* BEGIN *

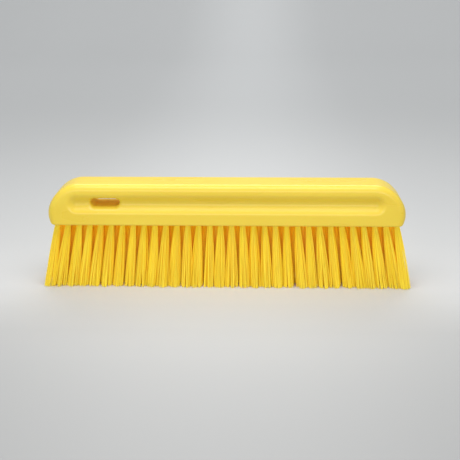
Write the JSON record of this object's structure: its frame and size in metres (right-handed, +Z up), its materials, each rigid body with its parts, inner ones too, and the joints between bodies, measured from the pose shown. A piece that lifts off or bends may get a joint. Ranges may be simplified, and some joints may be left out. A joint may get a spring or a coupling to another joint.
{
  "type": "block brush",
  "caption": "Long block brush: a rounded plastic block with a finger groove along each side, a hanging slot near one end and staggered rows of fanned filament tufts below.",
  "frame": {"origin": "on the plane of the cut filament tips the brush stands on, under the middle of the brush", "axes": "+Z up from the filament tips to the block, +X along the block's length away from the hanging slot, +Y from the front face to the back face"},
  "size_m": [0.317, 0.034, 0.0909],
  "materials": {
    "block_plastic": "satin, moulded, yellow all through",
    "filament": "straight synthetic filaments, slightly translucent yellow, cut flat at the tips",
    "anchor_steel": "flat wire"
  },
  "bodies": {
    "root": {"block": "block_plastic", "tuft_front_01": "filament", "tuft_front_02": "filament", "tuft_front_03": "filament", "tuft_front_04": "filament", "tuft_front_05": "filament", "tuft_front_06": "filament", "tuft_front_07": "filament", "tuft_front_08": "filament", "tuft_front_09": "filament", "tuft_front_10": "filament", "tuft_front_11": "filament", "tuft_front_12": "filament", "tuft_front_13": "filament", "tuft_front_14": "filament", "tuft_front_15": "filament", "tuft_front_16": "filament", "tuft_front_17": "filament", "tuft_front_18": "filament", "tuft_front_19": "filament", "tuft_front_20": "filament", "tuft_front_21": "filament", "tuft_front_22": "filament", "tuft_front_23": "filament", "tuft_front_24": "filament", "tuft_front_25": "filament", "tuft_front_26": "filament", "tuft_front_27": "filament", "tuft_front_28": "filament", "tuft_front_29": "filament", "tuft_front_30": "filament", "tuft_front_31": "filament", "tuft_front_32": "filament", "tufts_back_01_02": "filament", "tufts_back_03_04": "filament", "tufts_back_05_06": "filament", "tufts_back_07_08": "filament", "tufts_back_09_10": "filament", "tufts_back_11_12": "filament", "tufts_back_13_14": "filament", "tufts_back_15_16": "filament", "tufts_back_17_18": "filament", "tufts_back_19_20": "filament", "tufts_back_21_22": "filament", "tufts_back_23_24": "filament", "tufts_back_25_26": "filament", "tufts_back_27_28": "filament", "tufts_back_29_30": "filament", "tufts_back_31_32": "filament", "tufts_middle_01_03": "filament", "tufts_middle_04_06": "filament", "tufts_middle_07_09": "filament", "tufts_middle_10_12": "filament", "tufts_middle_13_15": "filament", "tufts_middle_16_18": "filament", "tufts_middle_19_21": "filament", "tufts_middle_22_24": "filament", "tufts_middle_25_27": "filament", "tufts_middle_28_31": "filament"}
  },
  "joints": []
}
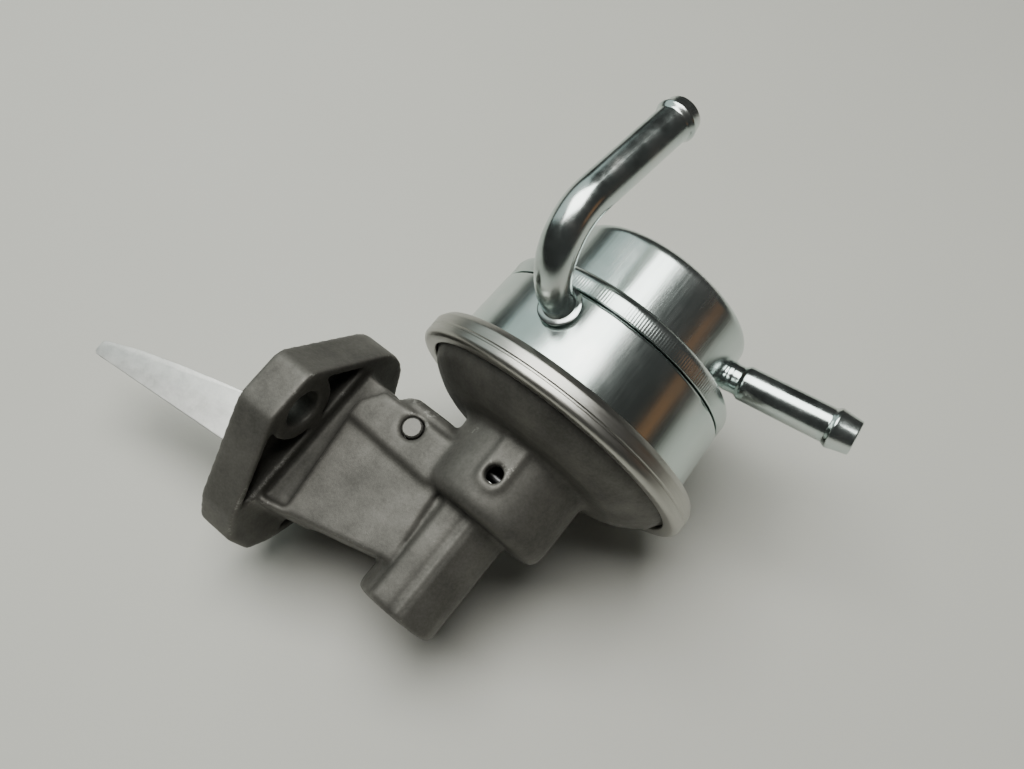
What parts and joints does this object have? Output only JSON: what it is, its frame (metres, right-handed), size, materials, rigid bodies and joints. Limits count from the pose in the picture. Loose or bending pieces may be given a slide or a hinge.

* END *

**Exercise objective:** Copy each record from above exactly, and include every line.

**Written answer:**
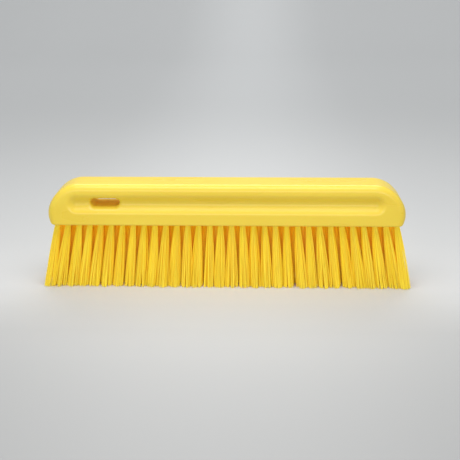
Write the JSON record of this object's structure: its frame and size in metres (right-handed, +Z up), its materials, each rigid body with its parts, inner ones too, and the joints between bodies, measured from the pose shown. A piece that lifts off or bends may get a joint. Ranges may be simplified, and some joints may be left out. A joint may get a spring or a coupling to another joint.
{
  "type": "block brush",
  "caption": "Long block brush: a rounded plastic block with a finger groove along each side, a hanging slot near one end and staggered rows of fanned filament tufts below.",
  "frame": {"origin": "on the plane of the cut filament tips the brush stands on, under the middle of the brush", "axes": "+Z up from the filament tips to the block, +X along the block's length away from the hanging slot, +Y from the front face to the back face"},
  "size_m": [0.317, 0.034, 0.0909],
  "materials": {
    "block_plastic": "satin, moulded, yellow all through",
    "filament": "straight synthetic filaments, slightly translucent yellow, cut flat at the tips",
    "anchor_steel": "flat wire"
  },
  "bodies": {
    "root": {"block": "block_plastic", "tuft_front_01": "filament", "tuft_front_02": "filament", "tuft_front_03": "filament", "tuft_front_04": "filament", "tuft_front_05": "filament", "tuft_front_06": "filament", "tuft_front_07": "filament", "tuft_front_08": "filament", "tuft_front_09": "filament", "tuft_front_10": "filament", "tuft_front_11": "filament", "tuft_front_12": "filament", "tuft_front_13": "filament", "tuft_front_14": "filament", "tuft_front_15": "filament", "tuft_front_16": "filament", "tuft_front_17": "filament", "tuft_front_18": "filament", "tuft_front_19": "filament", "tuft_front_20": "filament", "tuft_front_21": "filament", "tuft_front_22": "filament", "tuft_front_23": "filament", "tuft_front_24": "filament", "tuft_front_25": "filament", "tuft_front_26": "filament", "tuft_front_27": "filament", "tuft_front_28": "filament", "tuft_front_29": "filament", "tuft_front_30": "filament", "tuft_front_31": "filament", "tuft_front_32": "filament", "tufts_back_01_02": "filament", "tufts_back_03_04": "filament", "tufts_back_05_06": "filament", "tufts_back_07_08": "filament", "tufts_back_09_10": "filament", "tufts_back_11_12": "filament", "tufts_back_13_14": "filament", "tufts_back_15_16": "filament", "tufts_back_17_18": "filament", "tufts_back_19_20": "filament", "tufts_back_21_22": "filament", "tufts_back_23_24": "filament", "tufts_back_25_26": "filament", "tufts_back_27_28": "filament", "tufts_back_29_30": "filament", "tufts_back_31_32": "filament", "tufts_middle_01_03": "filament", "tufts_middle_04_06": "filament", "tufts_middle_07_09": "filament", "tufts_middle_10_12": "filament", "tufts_middle_13_15": "filament", "tufts_middle_16_18": "filament", "tufts_middle_19_21": "filament", "tufts_middle_22_24": "filament", "tufts_middle_25_27": "filament", "tufts_middle_28_31": "filament"}
  },
  "joints": []
}
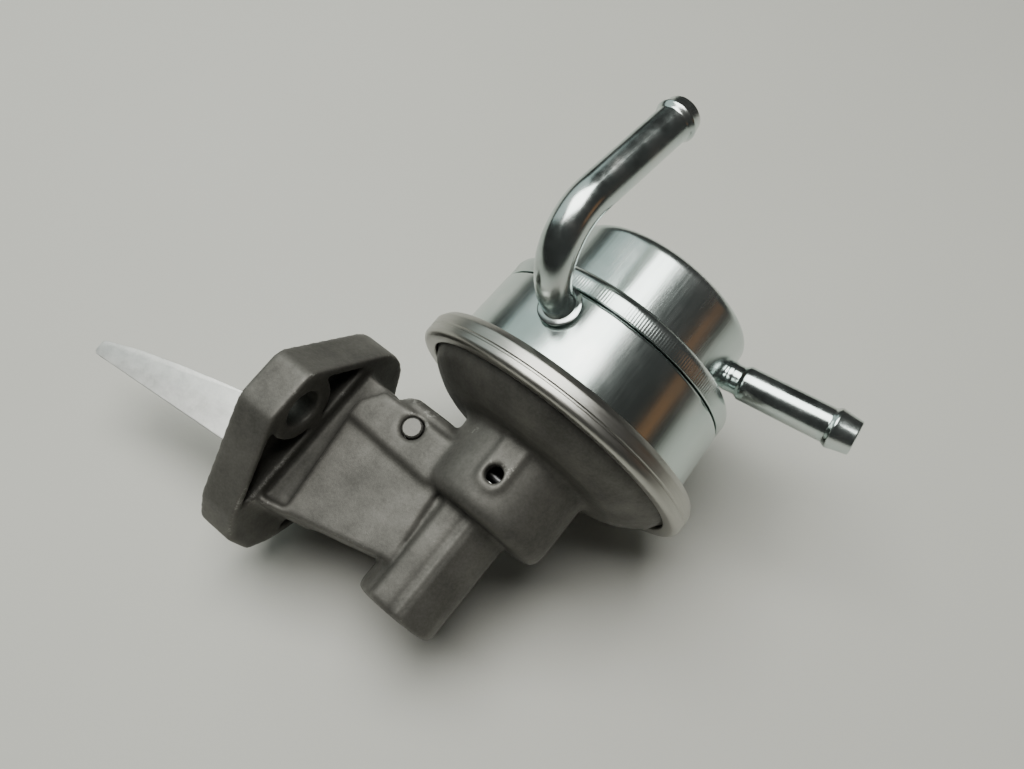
What parts and joints does this object have? Output only JSON: what it is, its frame (metres, right-handed), size, materials, rigid bodies and joints. Limits count from the pose in the picture. Loose or bending pieces may be given a slide or a hinge.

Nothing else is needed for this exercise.